* STORED RECORDS:
++++++++
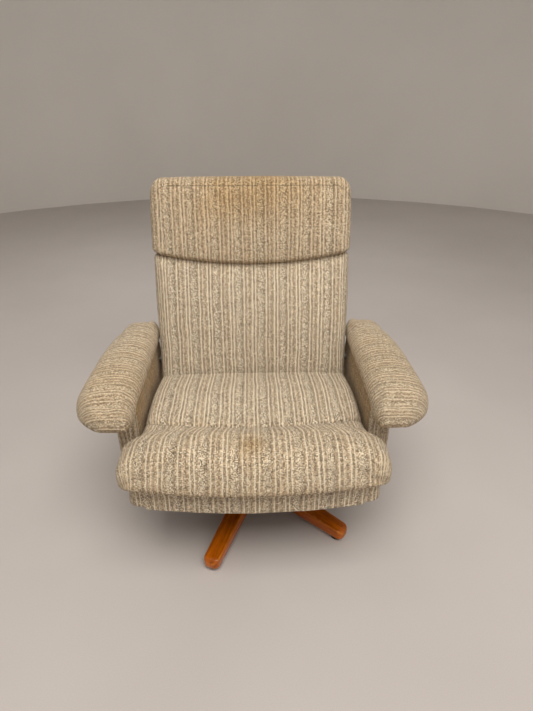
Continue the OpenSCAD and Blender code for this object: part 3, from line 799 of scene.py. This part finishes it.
++++++++
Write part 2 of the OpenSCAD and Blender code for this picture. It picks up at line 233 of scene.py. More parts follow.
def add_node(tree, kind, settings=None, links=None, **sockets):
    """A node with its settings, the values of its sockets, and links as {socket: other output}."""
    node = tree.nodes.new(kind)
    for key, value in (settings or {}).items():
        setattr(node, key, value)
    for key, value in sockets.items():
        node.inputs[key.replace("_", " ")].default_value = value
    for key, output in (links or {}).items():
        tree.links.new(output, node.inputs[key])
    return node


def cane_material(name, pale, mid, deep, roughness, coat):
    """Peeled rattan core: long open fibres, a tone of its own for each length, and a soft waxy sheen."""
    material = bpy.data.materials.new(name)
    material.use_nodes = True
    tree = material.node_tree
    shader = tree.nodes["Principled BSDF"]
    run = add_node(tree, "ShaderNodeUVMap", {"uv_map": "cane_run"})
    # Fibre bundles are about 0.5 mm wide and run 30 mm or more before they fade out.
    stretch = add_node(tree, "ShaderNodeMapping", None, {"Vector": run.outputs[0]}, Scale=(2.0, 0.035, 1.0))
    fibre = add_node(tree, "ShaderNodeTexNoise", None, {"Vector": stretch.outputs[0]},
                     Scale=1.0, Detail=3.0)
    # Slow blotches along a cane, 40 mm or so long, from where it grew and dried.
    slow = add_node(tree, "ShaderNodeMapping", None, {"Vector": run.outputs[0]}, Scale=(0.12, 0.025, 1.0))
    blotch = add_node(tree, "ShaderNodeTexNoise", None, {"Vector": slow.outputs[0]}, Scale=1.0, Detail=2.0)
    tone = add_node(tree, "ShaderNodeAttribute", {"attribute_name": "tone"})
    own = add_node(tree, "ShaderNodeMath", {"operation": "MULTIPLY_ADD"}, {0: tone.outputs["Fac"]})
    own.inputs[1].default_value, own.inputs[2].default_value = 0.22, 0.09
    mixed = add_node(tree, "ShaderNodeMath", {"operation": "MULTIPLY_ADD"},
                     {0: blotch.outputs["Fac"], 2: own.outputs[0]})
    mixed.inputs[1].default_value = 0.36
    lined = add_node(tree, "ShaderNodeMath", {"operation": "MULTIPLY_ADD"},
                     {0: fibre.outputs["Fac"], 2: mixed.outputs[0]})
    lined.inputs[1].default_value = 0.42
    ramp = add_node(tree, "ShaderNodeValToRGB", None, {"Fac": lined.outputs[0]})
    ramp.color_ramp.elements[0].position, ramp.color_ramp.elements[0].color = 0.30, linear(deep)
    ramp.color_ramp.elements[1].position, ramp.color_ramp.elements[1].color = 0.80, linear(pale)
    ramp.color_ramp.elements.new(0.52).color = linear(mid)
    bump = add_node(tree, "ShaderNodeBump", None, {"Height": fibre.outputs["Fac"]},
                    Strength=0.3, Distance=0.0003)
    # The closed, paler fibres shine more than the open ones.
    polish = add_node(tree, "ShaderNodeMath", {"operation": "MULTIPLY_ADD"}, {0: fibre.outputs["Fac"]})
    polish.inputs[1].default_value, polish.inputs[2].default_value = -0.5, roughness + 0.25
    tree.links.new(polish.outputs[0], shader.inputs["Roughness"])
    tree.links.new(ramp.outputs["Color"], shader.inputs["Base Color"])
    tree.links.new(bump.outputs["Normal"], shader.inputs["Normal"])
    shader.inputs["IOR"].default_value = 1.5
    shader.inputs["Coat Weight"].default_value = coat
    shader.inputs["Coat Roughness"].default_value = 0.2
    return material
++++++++
* TASK: Using the material above, gather every line that includes "this".

* ANSWER FOR THE TASK:
Continue the OpenSCAD and Blender code for this object: part 3, from line 799 of scene.py. This part finishes it.
Write part 2 of the OpenSCAD and Blender code for this picture. It picks up at line 233 of scene.py. More parts follow.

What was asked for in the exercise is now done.